## begin MATERIAL FOR THIS EXERCISE
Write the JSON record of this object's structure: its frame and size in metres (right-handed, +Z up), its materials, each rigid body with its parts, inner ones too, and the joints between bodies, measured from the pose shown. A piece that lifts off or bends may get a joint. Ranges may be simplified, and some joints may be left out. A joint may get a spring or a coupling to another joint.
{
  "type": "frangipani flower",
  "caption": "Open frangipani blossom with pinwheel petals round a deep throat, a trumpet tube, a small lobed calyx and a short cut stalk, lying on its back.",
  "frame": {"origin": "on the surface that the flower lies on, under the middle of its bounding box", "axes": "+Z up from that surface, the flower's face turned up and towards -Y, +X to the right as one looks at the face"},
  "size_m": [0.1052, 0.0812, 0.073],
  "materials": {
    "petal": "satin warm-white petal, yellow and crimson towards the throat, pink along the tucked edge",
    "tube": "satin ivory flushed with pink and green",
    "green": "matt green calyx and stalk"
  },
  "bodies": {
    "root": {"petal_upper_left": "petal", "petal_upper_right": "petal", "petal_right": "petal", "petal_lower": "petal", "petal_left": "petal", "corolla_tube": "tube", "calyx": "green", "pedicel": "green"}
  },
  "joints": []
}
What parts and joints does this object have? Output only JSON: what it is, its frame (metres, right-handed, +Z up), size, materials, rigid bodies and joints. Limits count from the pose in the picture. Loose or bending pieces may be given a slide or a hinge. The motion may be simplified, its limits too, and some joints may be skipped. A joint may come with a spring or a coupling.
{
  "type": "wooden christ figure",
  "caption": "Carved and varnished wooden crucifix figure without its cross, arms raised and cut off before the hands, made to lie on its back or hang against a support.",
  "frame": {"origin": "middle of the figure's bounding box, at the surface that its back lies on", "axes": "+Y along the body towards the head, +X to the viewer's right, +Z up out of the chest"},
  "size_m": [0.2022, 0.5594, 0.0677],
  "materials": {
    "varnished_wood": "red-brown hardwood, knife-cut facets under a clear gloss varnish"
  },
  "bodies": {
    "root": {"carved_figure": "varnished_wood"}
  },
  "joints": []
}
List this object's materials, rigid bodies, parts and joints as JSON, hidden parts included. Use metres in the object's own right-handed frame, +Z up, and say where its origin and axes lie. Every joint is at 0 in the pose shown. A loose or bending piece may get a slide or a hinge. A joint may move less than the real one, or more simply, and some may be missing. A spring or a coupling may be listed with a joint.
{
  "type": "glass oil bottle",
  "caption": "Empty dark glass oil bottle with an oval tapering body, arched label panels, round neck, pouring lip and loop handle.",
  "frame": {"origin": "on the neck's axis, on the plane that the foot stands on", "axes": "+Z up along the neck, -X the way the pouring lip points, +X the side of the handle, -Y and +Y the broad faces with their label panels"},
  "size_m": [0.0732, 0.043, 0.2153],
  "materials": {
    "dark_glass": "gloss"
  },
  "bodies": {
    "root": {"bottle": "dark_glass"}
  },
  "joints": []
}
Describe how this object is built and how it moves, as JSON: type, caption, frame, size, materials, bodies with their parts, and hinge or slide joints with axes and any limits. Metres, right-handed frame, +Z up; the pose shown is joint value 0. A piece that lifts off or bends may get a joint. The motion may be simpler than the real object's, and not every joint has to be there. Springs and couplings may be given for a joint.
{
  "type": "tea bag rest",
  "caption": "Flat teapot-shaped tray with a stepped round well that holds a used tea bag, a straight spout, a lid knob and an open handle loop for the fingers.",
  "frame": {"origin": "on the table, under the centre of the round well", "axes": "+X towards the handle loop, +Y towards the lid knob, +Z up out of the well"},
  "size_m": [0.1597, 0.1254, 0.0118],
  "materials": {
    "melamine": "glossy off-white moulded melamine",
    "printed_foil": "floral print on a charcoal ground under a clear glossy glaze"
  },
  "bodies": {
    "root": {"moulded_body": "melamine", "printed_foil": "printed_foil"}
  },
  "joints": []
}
## end MATERIAL FOR THIS EXERCISE
TASK PROMPT →
Write out all records exactly, keeping every detail.

TASK RESPONSE →
Write the JSON record of this object's structure: its frame and size in metres (right-handed, +Z up), its materials, each rigid body with its parts, inner ones too, and the joints between bodies, measured from the pose shown. A piece that lifts off or bends may get a joint. Ranges may be simplified, and some joints may be left out. A joint may get a spring or a coupling to another joint.
{
  "type": "frangipani flower",
  "caption": "Open frangipani blossom with pinwheel petals round a deep throat, a trumpet tube, a small lobed calyx and a short cut stalk, lying on its back.",
  "frame": {"origin": "on the surface that the flower lies on, under the middle of its bounding box", "axes": "+Z up from that surface, the flower's face turned up and towards -Y, +X to the right as one looks at the face"},
  "size_m": [0.1052, 0.0812, 0.073],
  "materials": {
    "petal": "satin warm-white petal, yellow and crimson towards the throat, pink along the tucked edge",
    "tube": "satin ivory flushed with pink and green",
    "green": "matt green calyx and stalk"
  },
  "bodies": {
    "root": {"petal_upper_left": "petal", "petal_upper_right": "petal", "petal_right": "petal", "petal_lower": "petal", "petal_left": "petal", "corolla_tube": "tube", "calyx": "green", "pedicel": "green"}
  },
  "joints": []
}
What parts and joints does this object have? Output only JSON: what it is, its frame (metres, right-handed, +Z up), size, materials, rigid bodies and joints. Limits count from the pose in the picture. Loose or bending pieces may be given a slide or a hinge. The motion may be simplified, its limits too, and some joints may be skipped. A joint may come with a spring or a coupling.
{
  "type": "wooden christ figure",
  "caption": "Carved and varnished wooden crucifix figure without its cross, arms raised and cut off before the hands, made to lie on its back or hang against a support.",
  "frame": {"origin": "middle of the figure's bounding box, at the surface that its back lies on", "axes": "+Y along the body towards the head, +X to the viewer's right, +Z up out of the chest"},
  "size_m": [0.2022, 0.5594, 0.0677],
  "materials": {
    "varnished_wood": "red-brown hardwood, knife-cut facets under a clear gloss varnish"
  },
  "bodies": {
    "root": {"carved_figure": "varnished_wood"}
  },
  "joints": []
}
List this object's materials, rigid bodies, parts and joints as JSON, hidden parts included. Use metres in the object's own right-handed frame, +Z up, and say where its origin and axes lie. Every joint is at 0 in the pose shown. A loose or bending piece may get a slide or a hinge. A joint may move less than the real one, or more simply, and some may be missing. A spring or a coupling may be listed with a joint.
{
  "type": "glass oil bottle",
  "caption": "Empty dark glass oil bottle with an oval tapering body, arched label panels, round neck, pouring lip and loop handle.",
  "frame": {"origin": "on the neck's axis, on the plane that the foot stands on", "axes": "+Z up along the neck, -X the way the pouring lip points, +X the side of the handle, -Y and +Y the broad faces with their label panels"},
  "size_m": [0.0732, 0.043, 0.2153],
  "materials": {
    "dark_glass": "gloss"
  },
  "bodies": {
    "root": {"bottle": "dark_glass"}
  },
  "joints": []
}
Describe how this object is built and how it moves, as JSON: type, caption, frame, size, materials, bodies with their parts, and hinge or slide joints with axes and any limits. Metres, right-handed frame, +Z up; the pose shown is joint value 0. A piece that lifts off or bends may get a joint. The motion may be simpler than the real object's, and not every joint has to be there. Springs and couplings may be given for a joint.
{
  "type": "tea bag rest",
  "caption": "Flat teapot-shaped tray with a stepped round well that holds a used tea bag, a straight spout, a lid knob and an open handle loop for the fingers.",
  "frame": {"origin": "on the table, under the centre of the round well", "axes": "+X towards the handle loop, +Y towards the lid knob, +Z up out of the well"},
  "size_m": [0.1597, 0.1254, 0.0118],
  "materials": {
    "melamine": "glossy off-white moulded melamine",
    "printed_foil": "floral print on a charcoal ground under a clear glossy glaze"
  },
  "bodies": {
    "root": {"moulded_body": "melamine", "printed_foil": "printed_foil"}
  },
  "joints": []
}